The family Thanksgiving party will be at Aurea Garcia’s house this year.
She’s planning to help feed 12 kids and eight grown-ups, she said. Garcia and a group of mothers of students at the Fruit Valley Community Learning Center stopped by the Vancouver elementary school Tuesday to grab a Thanksgiving food bag. Dozens of families in need filed in and out of a side room at the school to receive gift bags of Thanksgiving meal ingredients.
“We all feel very blessed,” Garcia said.
Staci Boehlke, the school’s family-community resource coordinator, “just does a remarkable job of gathering the community together, and the volunteers, the people who donate everything,” Garcia said. “It helps a lot of families.”
Family-community resource coordinators are staff members who help connect needy students and families with basic needs to help keep kids and families engaged with school.
Volunteers with the Vancouver Police Activities League — which organized the food drive — and other organizations assembled and distributed about 80 of the gift bags at the school Tuesday.
When it comes to events like Tuesday’s, Boehlke said she enjoys that she gets to sit back and watch people help each other.
“We’re doing 79 families. If I had to find food for 79 families — there’s no way,” she said.
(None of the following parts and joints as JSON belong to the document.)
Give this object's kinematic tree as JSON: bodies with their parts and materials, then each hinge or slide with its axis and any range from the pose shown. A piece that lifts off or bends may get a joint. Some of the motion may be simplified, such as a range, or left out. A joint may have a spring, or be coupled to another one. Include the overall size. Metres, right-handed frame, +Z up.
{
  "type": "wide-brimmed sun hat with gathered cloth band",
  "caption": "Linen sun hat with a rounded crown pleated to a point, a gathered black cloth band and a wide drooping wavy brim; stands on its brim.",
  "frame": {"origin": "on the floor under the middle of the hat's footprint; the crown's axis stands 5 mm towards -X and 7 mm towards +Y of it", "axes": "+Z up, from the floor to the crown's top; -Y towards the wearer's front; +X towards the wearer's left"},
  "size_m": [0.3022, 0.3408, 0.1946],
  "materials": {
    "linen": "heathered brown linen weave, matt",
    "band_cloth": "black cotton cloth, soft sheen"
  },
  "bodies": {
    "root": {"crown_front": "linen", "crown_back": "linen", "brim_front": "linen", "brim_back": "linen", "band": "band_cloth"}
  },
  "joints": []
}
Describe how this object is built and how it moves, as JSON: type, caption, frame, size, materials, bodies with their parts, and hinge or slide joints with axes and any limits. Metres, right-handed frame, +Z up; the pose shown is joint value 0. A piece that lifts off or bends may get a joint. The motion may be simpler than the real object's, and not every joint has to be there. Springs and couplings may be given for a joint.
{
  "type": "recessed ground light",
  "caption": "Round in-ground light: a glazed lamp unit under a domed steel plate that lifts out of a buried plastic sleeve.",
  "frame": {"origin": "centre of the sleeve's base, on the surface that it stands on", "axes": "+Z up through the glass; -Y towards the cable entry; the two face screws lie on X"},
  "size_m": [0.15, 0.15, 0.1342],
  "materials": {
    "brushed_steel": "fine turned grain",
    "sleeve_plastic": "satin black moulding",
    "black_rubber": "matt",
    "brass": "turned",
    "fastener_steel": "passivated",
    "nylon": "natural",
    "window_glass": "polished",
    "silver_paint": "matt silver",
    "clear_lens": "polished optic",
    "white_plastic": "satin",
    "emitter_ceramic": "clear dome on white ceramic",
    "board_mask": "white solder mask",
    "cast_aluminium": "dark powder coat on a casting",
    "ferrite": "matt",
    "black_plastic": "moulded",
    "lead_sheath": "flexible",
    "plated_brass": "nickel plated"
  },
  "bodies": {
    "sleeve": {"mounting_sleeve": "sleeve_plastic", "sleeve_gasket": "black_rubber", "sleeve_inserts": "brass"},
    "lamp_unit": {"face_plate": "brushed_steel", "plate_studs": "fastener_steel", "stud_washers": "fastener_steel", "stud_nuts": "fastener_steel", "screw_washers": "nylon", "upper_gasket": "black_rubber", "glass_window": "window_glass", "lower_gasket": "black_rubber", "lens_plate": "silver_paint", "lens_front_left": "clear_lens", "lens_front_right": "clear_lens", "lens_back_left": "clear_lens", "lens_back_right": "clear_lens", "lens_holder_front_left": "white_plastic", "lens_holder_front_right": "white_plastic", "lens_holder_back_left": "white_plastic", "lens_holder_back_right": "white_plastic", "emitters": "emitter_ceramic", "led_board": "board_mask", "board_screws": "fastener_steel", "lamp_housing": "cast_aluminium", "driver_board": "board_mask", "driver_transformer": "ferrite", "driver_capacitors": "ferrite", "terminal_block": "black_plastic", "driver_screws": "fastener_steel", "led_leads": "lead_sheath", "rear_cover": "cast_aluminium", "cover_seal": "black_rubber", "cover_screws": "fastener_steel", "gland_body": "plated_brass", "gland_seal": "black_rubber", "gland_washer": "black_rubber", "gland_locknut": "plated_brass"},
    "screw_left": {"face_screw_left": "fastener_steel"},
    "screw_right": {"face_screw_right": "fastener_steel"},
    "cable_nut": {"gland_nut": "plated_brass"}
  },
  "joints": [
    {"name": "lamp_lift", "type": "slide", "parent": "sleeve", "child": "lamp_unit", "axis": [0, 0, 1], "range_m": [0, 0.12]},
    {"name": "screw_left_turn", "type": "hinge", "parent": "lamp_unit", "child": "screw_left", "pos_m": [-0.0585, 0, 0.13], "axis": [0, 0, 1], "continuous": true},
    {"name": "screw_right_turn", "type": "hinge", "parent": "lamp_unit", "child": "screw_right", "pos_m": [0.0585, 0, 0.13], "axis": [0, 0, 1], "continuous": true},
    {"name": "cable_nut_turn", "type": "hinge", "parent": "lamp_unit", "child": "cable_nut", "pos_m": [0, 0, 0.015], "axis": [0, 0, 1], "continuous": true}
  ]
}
But for Tuesday’s gift bag event, community organizations were calling her and asking how they could help, she said.
The Police Activities League put together about 50 food bags, split between families at Fruit Valley, Martin Luther King and Harney elementary schools, Police Activities League Executive Director Jenny Thompson said.
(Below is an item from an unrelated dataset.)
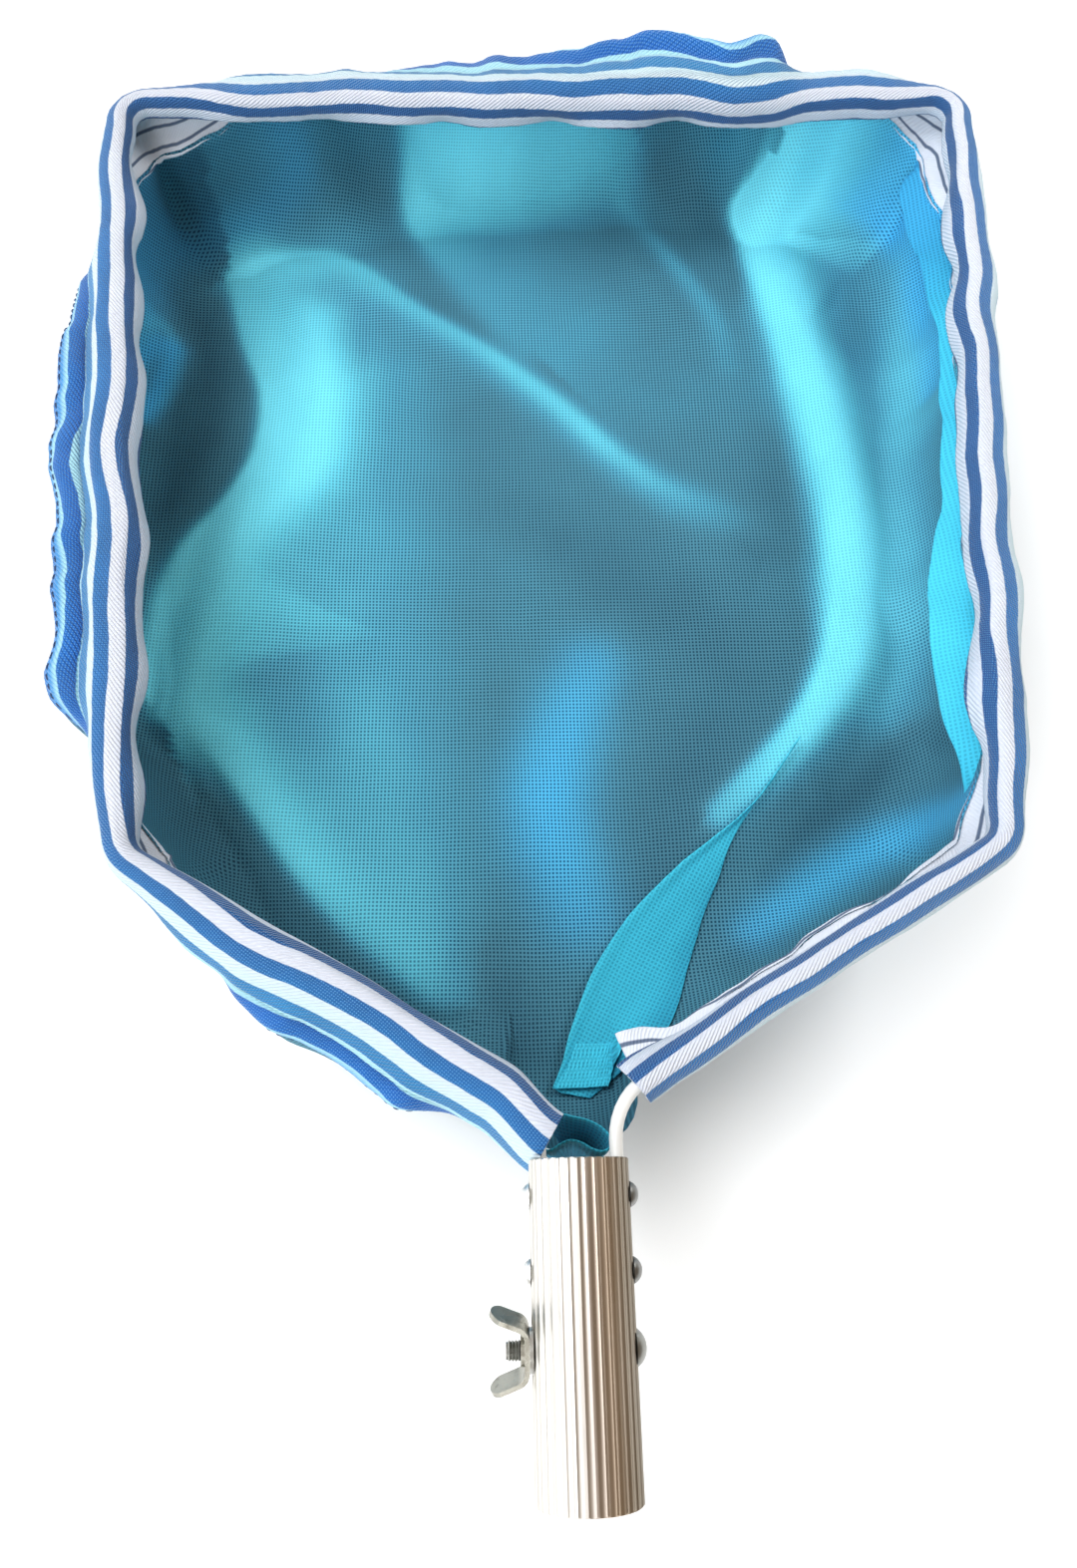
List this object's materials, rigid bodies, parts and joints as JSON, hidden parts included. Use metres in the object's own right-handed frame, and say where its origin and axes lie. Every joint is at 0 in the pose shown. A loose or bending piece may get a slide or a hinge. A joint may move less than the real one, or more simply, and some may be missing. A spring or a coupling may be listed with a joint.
{
  "type": "leaf skimmer net",
  "caption": "Pool net with a bent wire frame riveted into a fluted pole socket, striped binding tape and a fine mesh bag; a cross bolt and wing nut clamp the pole.",
  "frame": {"origin": "centre of the pole socket's mouth, at the free end of the tube", "axes": "+Y runs up the tube to the front edge of the frame, +Z is the open side of the bag, +X is the side of the bolt's head; the pole leaves along -Y"},
  "size_m": [0.4247, 0.6048, 0.093],
  "materials": {
    "tube": "bright drawn, fine flutes along the tube",
    "wire": "smooth white coating",
    "rivets": "satin",
    "hardware": "bright plated, lightly dulled",
    "washer": "bright plated",
    "tape": "woven twill with blue and white stripes",
    "mesh": "fine open plain weave, slightly glossy thread",
    "hem": "the same mesh, doubled",
    "thread": "matt sewing thread"
  },
  "bodies": {
    "handle": {"handle_tube": "tube", "frame_wire": "wire", "frame_rivets": "rivets", "striped_tape": "tape", "mesh_bag": "mesh", "neck_hem": "hem", "seam_thread": "thread"},
    "bolt": {"clamp_bolt": "hardware"},
    "washer": {"bolt_washer": "washer"},
    "wing_nut": {"wing_nut": "hardware"}
  },
  "joints": [
    {"name": "bolt_slide", "type": "slide", "parent": "handle", "child": "bolt", "axis": [1, 0, 0], "range_m": [0, 0.0385]},
    {"name": "washer_slide", "type": "slide", "parent": "handle", "child": "washer", "axis": [-1, 0, 0], "range_m": [0, 0.008]},
    {"name": "wing_nut_turn", "type": "hinge", "parent": "washer", "child": "wing_nut", "pos_m": [-0.0167, 0.0405, 0], "axis": [-1, 0, 0], "range_deg": [0, 2520]}
  ],
  "couplings": [
    {"joint": "washer_slide", "follows": "wing_nut_turn", "m_per_rad": 0.00015915}
  ]
}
The organization works with the schools to identify families who could use some help for the holiday, Thompson said. The league is a nonprofit that works with law enforcement to organize charitable events or learning and recreational programs for local children.
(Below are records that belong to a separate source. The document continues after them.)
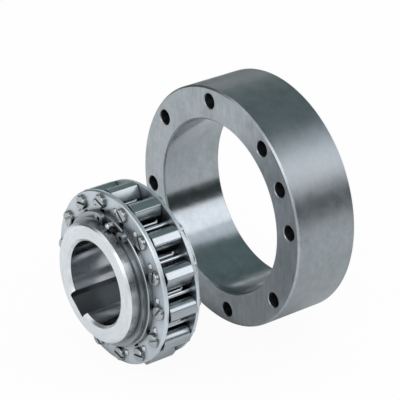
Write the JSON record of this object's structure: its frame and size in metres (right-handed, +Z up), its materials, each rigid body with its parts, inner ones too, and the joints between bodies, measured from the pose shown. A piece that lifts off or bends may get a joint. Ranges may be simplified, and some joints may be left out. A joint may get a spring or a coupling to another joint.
{
  "type": "sprag clutch",
  "caption": "One-way sprag clutch shown apart: a face-bolted outer ring stands behind a keyed inner unit whose cage carries pivoting, spring-loaded sprags.",
  "frame": {"origin": "on the floor, in the middle of the footprint", "axes": "+Y along the axes of both rings, from the inner unit towards the outer ring; +Z up"},
  "size_m": [0.175, 0.1562, 0.175],
  "materials": {
    "outer_ring_steel": "brushed",
    "inner_ring_steel": "ground",
    "cage_steel": "satin",
    "retaining_ring_steel": "dark satin",
    "screw_steel": "satin",
    "rod_steel": "polished",
    "sprag_steel": "ground"
  },
  "bodies": {
    "outer_ring": {"outer_ring": "outer_ring_steel"},
    "inner_unit": {"inner_ring": "inner_ring_steel", "front_hub_ring": "cage_steel", "rear_hub_ring": "cage_steel", "front_cage_plate": "cage_steel", "rear_cage_plate": "cage_steel", "front_circlip": "retaining_ring_steel", "rear_circlip": "retaining_ring_steel", "drive_pin": "rod_steel", "spacer_rods": "rod_steel", "spring_legs": "rod_steel", "front_pivot_screws": "screw_steel", "rear_pivot_screws": "screw_steel"},
    "sprag_01": {"sprag_01": "sprag_steel"},
    "sprag_02": {"sprag_02": "sprag_steel"},
    "sprag_03": {"sprag_03": "sprag_steel"},
    "sprag_04": {"sprag_04": "sprag_steel"},
    "sprag_05": {"sprag_05": "sprag_steel"},
    "sprag_06": {"sprag_06": "sprag_steel"},
    "sprag_07": {"sprag_07": "sprag_steel"},
    "sprag_08": {"sprag_08": "sprag_steel"},
    "sprag_09": {"sprag_09": "sprag_steel"},
    "sprag_10": {"sprag_10": "sprag_steel"},
    "sprag_11": {"sprag_11": "sprag_steel"},
    "sprag_12": {"sprag_12": "sprag_steel"},
    "sprag_13": {"sprag_13": "sprag_steel"},
    "sprag_14": {"sprag_14": "sprag_steel"}
  },
  "joints": [
    {"name": "freewheel_spin", "type": "hinge", "parent": "outer_ring", "child": "inner_unit", "pos_m": [0, -0.04915, 0.06175], "axis": [0, 1, 0], "continuous": true},
    {"name": "sprag_01_tilt", "type": "hinge", "parent": "inner_unit", "child": "sprag_01", "pos_m": [-0.04851, -0.04915, 0.08809], "axis": [0, 1, 0], "range_deg": [-27, 0]},
    {"name": "sprag_02_tilt", "type": "hinge", "parent": "inner_unit", "child": "sprag_02", "pos_m": [-0.03228, -0.04915, 0.10653], "axis": [0, 1, 0], "range_deg": [-27, 0]},
    {"name": "sprag_03_tilt", "type": "hinge", "parent": "inner_unit", "child": "sprag_03", "pos_m": [-0.00965, -0.04915, 0.1161], "axis": [0, 1, 0], "range_deg": [-27, 0]},
    {"name": "sprag_04_tilt", "type": "hinge", "parent": "inner_unit", "child": "sprag_04", "pos_m": [0.01488, -0.04915, 0.11491], "axis": [0, 1, 0], "range_deg": [-27, 0]},
    {"name": "sprag_05_tilt", "type": "hinge", "parent": "inner_unit", "child": "sprag_05", "pos_m": [0.03647, -0.04915, 0.10318], "axis": [0, 1, 0], "range_deg": [-27, 0]},
    {"name": "sprag_06_tilt", "type": "hinge", "parent": "inner_unit", "child": "sprag_06", "pos_m": [0.05084, -0.04915, 0.08325], "axis": [0, 1, 0], "range_deg": [0, 27]},
    {"name": "sprag_07_tilt", "type": "hinge", "parent": "inner_unit", "child": "sprag_07", "pos_m": [0.05513, -0.04915, 0.05907], "axis": [0, 1, 0], "range_deg": [0, 27]},
    {"name": "sprag_08_tilt", "type": "hinge", "parent": "inner_unit", "child": "sprag_08", "pos_m": [0.04851, -0.04915, 0.03541], "axis": [0, 1, 0], "range_deg": [0, 27]},
    {"name": "sprag_09_tilt", "type": "hinge", "parent": "inner_unit", "child": "sprag_09", "pos_m": [0.03228, -0.04915, 0.01697], "axis": [0, 1, 0], "range_deg": [0, 27]},
    {"name": "sprag_10_tilt", "type": "hinge", "parent": "inner_unit", "child": "sprag_10", "pos_m": [0.00965, -0.04915, 0.0074], "axis": [0, 1, 0], "range_deg": [-27, 0]},
    {"name": "sprag_11_tilt", "type": "hinge", "parent": "inner_unit", "child": "sprag_11", "pos_m": [-0.01488, -0.04915, 0.00859], "axis": [0, 1, 0], "range_deg": [-27, 0]},
    {"name": "sprag_12_tilt", "type": "hinge", "parent": "inner_unit", "child": "sprag_12", "pos_m": [-0.03647, -0.04915, 0.02032], "axis": [0, 1, 0], "range_deg": [-27, 0]},
    {"name": "sprag_13_tilt", "type": "hinge", "parent": "inner_unit", "child": "sprag_13", "pos_m": [-0.05084, -0.04915, 0.04025], "axis": [0, 1, 0], "range_deg": [-27, 0]},
    {"name": "sprag_14_tilt", "type": "hinge", "parent": "inner_unit", "child": "sprag_14", "pos_m": [-0.05513, -0.04915, 0.06443], "axis": [0, 1, 0], "range_deg": [-27, 0]}
  ],
  "couplings": [
    {"joint": "sprag_01_tilt", "follows": "sprag_10_tilt", "ratio": 1},
    {"joint": "sprag_02_tilt", "follows": "sprag_10_tilt", "ratio": 1},
    {"joint": "sprag_03_tilt", "follows": "sprag_10_tilt", "ratio": 1},
    {"joint": "sprag_04_tilt", "follows": "sprag_10_tilt", "ratio": 1},
    {"joint": "sprag_05_tilt", "follows": "sprag_10_tilt", "ratio": 1},
    {"joint": "sprag_07_tilt", "follows": "sprag_06_tilt", "ratio": 1},
    {"joint": "sprag_08_tilt", "follows": "sprag_06_tilt", "ratio": 1},
    {"joint": "sprag_09_tilt", "follows": "sprag_06_tilt", "ratio": 1},
    {"joint": "sprag_11_tilt", "follows": "sprag_10_tilt", "ratio": 1},
    {"joint": "sprag_12_tilt", "follows": "sprag_10_tilt", "ratio": 1},
    {"joint": "sprag_13_tilt", "follows": "sprag_10_tilt", "ratio": 1},
    {"joint": "sprag_14_tilt", "follows": "sprag_10_tilt", "ratio": 1}
  ]
}
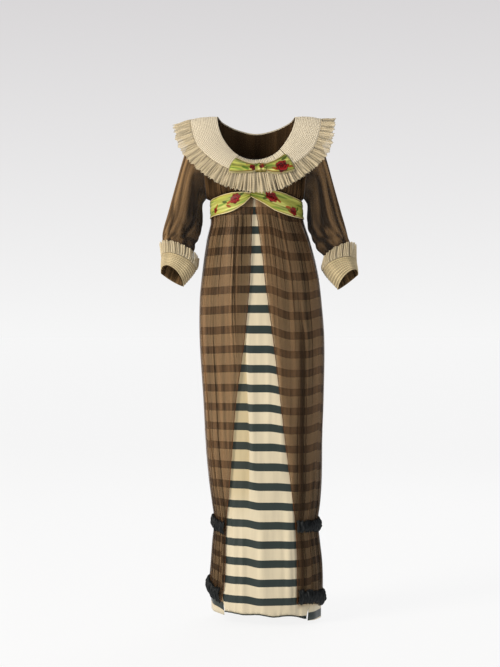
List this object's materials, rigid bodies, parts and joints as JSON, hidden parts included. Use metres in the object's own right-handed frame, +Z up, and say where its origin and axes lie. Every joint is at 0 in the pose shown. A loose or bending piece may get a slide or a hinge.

It has been doing the holiday gift basket drive for four years, and this is the first time they’ve been able to expand to other schools, Thompson said.
“We supplement what’s already happening in the schools,” she said. “The ones that the schools are getting, it’s not enough, but it provides a little bit of a dent.”
The gift bags included a turkey, some potatoes, stuffing, cranberry sauce, pumpkin pies or makings for a pie and other fixings.
“For one thing, I feel like much of my job is getting to be in the front row and watching other people do stuff,” Boehlke said. “It’s a good job to have when you just get to see community take place in front of you.”
The Port of Vancouver helped provide a few turkeys, she said. The Police Activities League also partnered with Wal-Mart, the Vancouver Metro Sunset Rotary, Jennifer Venable of John L. Scott Real Estate and the police department to help assemble the baskets.
According to the state, almost 85 percent of the students at Fruit Valley last school year were eligible for free or reduced-price meals.
Food insecurity and access to grocery stores are recurring problems for the families she works with, Boehlke said.
“Families have gotten pretty good at making food stretch and being creative,” she said, but many of the adults in these families are working two or three jobs and still struggling to make it. Add in the housing crisis and rising rents, she said, and it only gets harder.
“When your rent goes up three- or four-hundred dollars a month, it comes out of food and gas,” she said.
Tiffany Stewart has gotten turkeys through the program for the past six years. When you’re low-income, she said, the price of a turkey at the grocery store is just too much, and it’s painful, as a mother, to not be able to provide the best Thanksgiving you can.
“Every year, when we think we’re not going to need it, we’re like, ‘Yeah! We’re not going to need it this year!’ And then, every year, we’re like, ‘What do you think?'” she said. “Without (Boehlke), I wouldn’t have a turkey.”
Stewart will smoke her turkey for this year’s meal, she said.